### Data

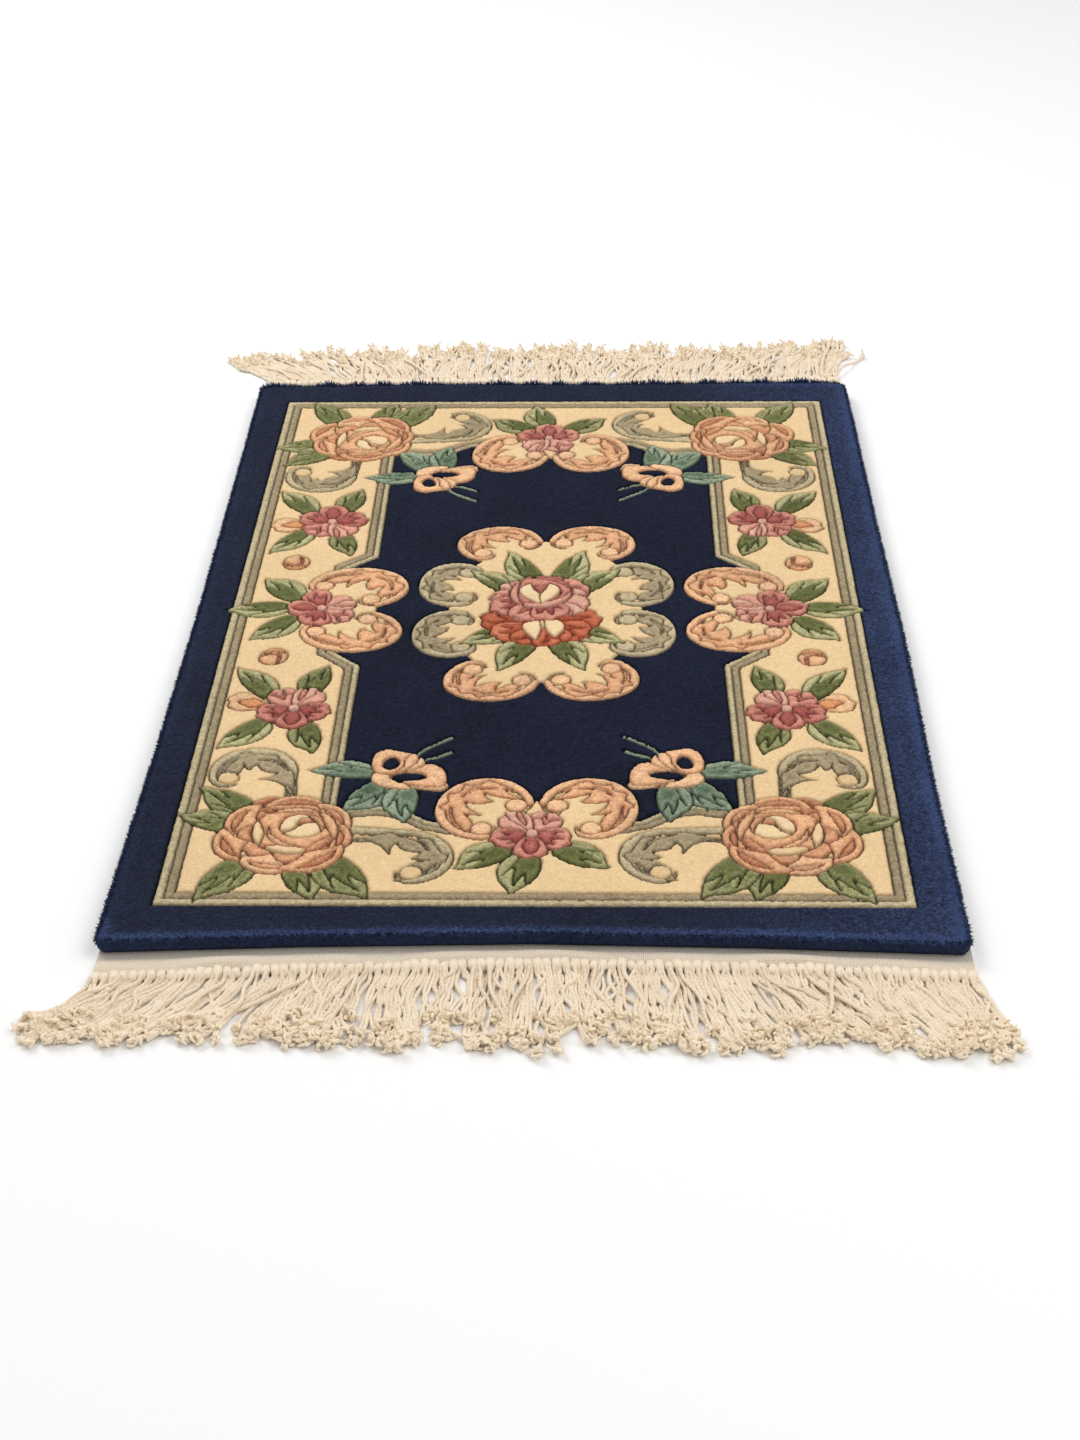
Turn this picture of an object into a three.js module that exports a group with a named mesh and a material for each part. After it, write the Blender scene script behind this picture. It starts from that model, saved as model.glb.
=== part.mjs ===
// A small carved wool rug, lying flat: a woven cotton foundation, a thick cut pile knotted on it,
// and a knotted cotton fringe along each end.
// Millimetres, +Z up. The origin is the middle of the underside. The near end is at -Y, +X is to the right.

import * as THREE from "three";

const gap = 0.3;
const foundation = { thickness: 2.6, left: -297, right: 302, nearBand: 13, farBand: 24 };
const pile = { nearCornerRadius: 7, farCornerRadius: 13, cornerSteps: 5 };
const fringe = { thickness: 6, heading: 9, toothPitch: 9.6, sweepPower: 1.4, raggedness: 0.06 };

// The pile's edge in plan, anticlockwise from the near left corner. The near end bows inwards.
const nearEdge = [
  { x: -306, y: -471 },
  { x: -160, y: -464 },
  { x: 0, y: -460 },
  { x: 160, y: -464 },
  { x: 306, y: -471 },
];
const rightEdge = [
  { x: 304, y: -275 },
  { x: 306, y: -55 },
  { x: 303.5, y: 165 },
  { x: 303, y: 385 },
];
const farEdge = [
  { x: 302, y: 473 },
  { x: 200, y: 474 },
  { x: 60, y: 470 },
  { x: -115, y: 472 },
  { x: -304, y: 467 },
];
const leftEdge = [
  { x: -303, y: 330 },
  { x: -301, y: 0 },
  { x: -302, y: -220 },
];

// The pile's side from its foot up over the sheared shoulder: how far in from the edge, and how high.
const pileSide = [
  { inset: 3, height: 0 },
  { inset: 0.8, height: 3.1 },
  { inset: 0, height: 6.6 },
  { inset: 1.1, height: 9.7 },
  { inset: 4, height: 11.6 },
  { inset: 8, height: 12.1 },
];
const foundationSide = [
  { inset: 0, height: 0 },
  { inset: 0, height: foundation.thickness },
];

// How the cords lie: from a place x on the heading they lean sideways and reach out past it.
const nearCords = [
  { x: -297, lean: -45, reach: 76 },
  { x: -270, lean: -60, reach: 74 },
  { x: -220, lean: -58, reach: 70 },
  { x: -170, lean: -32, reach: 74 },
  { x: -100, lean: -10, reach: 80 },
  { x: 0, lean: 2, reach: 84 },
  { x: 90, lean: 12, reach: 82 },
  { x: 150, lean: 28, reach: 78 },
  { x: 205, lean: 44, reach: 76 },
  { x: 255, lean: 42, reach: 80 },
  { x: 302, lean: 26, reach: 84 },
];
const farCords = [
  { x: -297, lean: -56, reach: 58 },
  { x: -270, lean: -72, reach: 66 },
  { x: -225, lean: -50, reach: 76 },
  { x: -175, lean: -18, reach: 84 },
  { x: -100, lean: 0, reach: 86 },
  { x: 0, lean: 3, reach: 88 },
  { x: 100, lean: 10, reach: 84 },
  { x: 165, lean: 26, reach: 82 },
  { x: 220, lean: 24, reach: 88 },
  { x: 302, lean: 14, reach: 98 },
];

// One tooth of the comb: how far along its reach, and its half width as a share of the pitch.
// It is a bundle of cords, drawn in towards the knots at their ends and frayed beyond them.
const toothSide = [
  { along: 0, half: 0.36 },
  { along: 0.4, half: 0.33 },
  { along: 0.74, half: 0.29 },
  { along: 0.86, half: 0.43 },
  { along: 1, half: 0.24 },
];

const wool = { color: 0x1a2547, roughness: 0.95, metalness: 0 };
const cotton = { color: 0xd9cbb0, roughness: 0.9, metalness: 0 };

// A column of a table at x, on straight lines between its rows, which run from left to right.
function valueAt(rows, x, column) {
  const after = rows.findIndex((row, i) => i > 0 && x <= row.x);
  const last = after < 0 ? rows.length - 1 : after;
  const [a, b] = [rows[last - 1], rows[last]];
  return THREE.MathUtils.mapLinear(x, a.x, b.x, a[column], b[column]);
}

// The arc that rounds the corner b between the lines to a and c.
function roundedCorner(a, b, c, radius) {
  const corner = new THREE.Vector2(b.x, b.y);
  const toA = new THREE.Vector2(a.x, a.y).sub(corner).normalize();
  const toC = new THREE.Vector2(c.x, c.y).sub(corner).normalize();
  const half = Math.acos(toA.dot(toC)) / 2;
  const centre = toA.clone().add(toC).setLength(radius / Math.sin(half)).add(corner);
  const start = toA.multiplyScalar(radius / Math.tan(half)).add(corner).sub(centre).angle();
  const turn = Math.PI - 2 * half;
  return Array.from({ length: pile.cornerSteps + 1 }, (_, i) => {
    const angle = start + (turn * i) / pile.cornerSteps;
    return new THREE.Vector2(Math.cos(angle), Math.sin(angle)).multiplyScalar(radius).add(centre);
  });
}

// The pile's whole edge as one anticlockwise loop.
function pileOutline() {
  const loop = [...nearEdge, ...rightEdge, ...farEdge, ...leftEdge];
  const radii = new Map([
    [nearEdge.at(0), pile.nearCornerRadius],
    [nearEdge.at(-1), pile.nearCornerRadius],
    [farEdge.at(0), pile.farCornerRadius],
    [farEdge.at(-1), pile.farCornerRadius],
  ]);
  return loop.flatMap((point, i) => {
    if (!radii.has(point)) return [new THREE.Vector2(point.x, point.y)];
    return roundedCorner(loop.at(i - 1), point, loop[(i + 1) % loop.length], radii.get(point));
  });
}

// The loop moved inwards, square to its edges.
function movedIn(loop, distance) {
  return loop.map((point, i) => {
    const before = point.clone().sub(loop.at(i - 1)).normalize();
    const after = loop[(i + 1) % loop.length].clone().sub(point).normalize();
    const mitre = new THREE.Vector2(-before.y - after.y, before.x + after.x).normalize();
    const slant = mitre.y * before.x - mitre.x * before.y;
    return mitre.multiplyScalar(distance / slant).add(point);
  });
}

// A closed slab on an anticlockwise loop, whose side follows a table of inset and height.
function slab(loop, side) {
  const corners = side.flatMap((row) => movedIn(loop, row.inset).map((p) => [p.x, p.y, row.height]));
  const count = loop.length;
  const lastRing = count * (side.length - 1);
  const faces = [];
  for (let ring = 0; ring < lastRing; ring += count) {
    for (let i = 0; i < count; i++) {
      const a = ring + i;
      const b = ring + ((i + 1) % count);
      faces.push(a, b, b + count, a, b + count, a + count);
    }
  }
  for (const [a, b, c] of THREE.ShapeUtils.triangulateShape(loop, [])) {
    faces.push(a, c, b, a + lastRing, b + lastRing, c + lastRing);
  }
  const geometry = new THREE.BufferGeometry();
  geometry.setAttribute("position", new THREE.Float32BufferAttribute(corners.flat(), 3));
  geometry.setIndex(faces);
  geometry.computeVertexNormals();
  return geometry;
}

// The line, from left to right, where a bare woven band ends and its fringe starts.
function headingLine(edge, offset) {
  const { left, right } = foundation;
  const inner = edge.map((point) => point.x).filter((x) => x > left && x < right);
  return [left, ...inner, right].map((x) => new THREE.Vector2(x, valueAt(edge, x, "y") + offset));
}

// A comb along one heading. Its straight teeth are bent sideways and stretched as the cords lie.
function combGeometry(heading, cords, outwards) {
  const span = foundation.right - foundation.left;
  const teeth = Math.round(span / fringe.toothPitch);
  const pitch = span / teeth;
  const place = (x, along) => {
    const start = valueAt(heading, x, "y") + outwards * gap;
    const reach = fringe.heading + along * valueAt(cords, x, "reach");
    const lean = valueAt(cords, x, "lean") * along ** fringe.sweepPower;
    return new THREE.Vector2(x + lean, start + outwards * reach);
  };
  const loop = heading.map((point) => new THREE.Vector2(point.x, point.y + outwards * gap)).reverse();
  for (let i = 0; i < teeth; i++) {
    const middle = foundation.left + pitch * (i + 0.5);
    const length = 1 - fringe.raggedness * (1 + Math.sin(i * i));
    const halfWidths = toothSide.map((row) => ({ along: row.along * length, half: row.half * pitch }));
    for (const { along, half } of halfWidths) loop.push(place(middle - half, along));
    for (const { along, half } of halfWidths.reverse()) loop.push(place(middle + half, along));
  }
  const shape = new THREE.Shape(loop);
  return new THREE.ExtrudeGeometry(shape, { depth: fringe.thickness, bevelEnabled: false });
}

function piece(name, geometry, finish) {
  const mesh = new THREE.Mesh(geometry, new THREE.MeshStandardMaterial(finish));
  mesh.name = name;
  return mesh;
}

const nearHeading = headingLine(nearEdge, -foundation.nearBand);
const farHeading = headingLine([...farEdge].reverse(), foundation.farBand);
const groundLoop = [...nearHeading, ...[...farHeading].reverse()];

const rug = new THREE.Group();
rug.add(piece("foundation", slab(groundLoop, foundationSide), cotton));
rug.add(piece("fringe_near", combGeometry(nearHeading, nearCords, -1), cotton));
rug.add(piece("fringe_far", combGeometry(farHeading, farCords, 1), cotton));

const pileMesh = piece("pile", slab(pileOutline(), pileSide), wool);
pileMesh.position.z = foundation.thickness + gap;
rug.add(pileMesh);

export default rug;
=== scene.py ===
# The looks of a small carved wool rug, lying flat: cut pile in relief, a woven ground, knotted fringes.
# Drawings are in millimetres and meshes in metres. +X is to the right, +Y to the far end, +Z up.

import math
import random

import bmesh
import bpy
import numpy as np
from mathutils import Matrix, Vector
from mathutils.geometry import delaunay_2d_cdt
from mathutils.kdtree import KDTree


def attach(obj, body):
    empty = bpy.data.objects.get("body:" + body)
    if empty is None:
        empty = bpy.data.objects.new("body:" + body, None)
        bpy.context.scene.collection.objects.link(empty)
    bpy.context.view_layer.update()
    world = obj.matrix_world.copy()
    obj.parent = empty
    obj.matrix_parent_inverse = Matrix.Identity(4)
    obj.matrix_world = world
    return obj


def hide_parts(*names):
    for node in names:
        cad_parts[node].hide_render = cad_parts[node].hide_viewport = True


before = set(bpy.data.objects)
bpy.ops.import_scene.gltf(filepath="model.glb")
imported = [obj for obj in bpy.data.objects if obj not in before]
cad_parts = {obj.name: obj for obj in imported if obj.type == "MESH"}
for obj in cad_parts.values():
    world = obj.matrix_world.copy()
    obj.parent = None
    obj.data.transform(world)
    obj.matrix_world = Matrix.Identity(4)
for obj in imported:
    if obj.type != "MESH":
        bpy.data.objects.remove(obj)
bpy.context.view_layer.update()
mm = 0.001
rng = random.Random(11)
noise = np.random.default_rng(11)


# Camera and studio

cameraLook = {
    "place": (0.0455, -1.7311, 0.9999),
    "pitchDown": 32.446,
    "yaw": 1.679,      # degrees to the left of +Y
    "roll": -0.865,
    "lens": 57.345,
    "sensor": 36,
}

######

*Exercise brief*.
From the first line of the data through the line with "1.4, raggedness: 0.06", quote each line exactly and add nothing else.

*Answer for the task*.
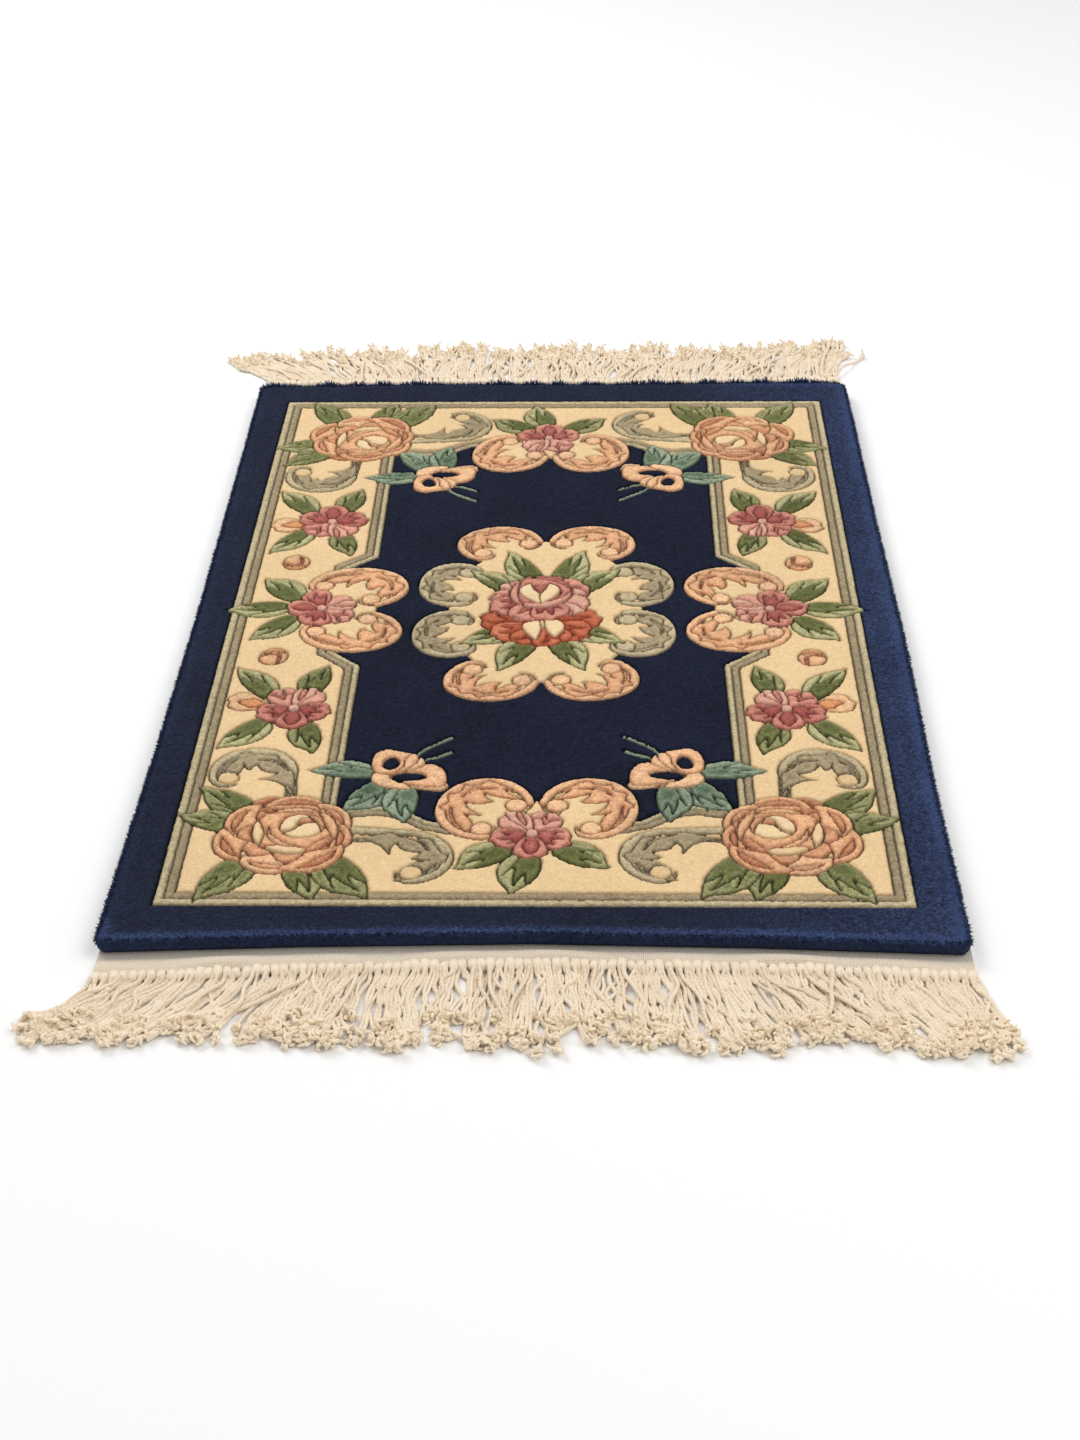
Turn this picture of an object into a three.js module that exports a group with a named mesh and a material for each part. After it, write the Blender scene script behind this picture. It starts from that model, saved as model.glb.
=== part.mjs ===
// A small carved wool rug, lying flat: a woven cotton foundation, a thick cut pile knotted on it,
// and a knotted cotton fringe along each end.
// Millimetres, +Z up. The origin is the middle of the underside. The near end is at -Y, +X is to the right.

import * as THREE from "three";

const gap = 0.3;
const foundation = { thickness: 2.6, left: -297, right: 302, nearBand: 13, farBand: 24 };
const pile = { nearCornerRadius: 7, farCornerRadius: 13, cornerSteps: 5 };
const fringe = { thickness: 6, heading: 9, toothPitch: 9.6, sweepPower: 1.4, raggedness: 0.06 };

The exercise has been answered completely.